Gaming Symposium 05: Christy Branston

Recommended James Gee’s book “What Video Games Have to Teach Us about Learning and Literacy”
if you replace the term “video game” with “learning object,” teachers would be all over this
games develop problem solving skills

Christy is the government information librarian at the University of Waterloo

Took the Arts303 class: Gaming, Simulation, & Learning
– games – building the foundation
– scenarios: creating compelling content
– strategy: team, process, and community

sees narratives as the place where gaming comes in

used Bloom & Angelo
– Bloom’s Taxonomy of Educational Objectives
– Angelo’s Teacher’s Dozen

group looking at real “Canadian mysteries” as a video game – Redpath Mystery
used open source “Blender” software; took advantage of the community that had built up around the software

Rezlife in Second Life
housing & residence people for incoming students who hadn’t arrived yet

N.E.D. used VirtuaTools to teach students and graduates proper networking skills (“networking etiquette dummy”)
a choose-your-own-adventure type of game, so your choices affect whether or not you get the job

Christy worked with the Galapagos Sandbox
player can actually manipulate things like food, rain, etc. to view how that affects the evolution of birds
best part is that there are archives of all of the data that you can go back and review

Game-based Learning & Library Instruction
– is it effective? historically, no
– educational games vs commercial games
– evidenced-based librarianship (have to think of this as peripheral learning, not quiz the user on the answer we want them to know)
– experiment on staff!

have to be aware of different learning styles

purposefully left out the word “module” and called it a course and they learn lessons; within lessons, there are topics, and within topics there are tasks
topics:
– understanding government
– statistics & data
– legal resources
– best govinfo practices (references & local)

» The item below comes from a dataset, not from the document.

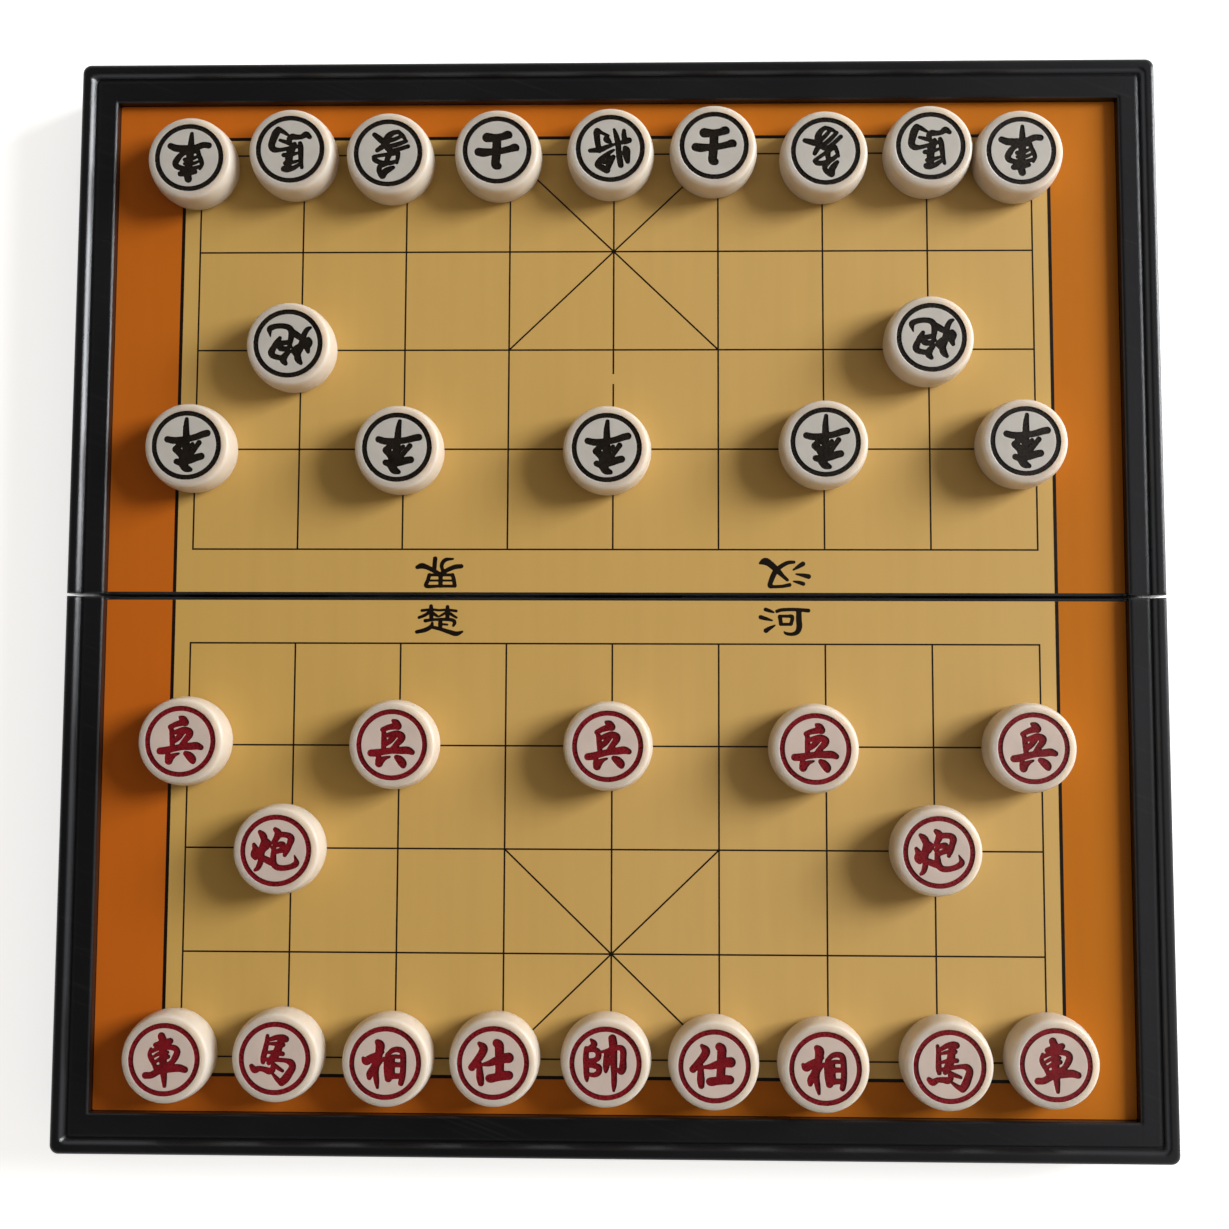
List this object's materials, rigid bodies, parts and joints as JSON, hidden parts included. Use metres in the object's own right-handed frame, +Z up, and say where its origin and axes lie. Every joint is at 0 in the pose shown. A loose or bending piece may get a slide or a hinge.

wanted to allow playing the game by teams and individually; the team idea worked well because the peer pressure made sure they played the game
interestingly, the people that are winning are the ones on teams
tried to add humor throughout to see if players actually read the text, including some Easter eggs that are useful at the end for bonus points
include a link to current standings

areas for improvement:
– learn from the video game; need instant feedback
– teach to the level of the learner

next steps:
– generally, the aim of an educational game is to provide students with challenges related to the main task…” (Kiili, 15)
– …where we fit in…where we CAN fit in; can’t force this on people – have to wait until they have a need

put out a call for others that want to work on gaming in instructional learning to collaborate and make it open source – contact Christy!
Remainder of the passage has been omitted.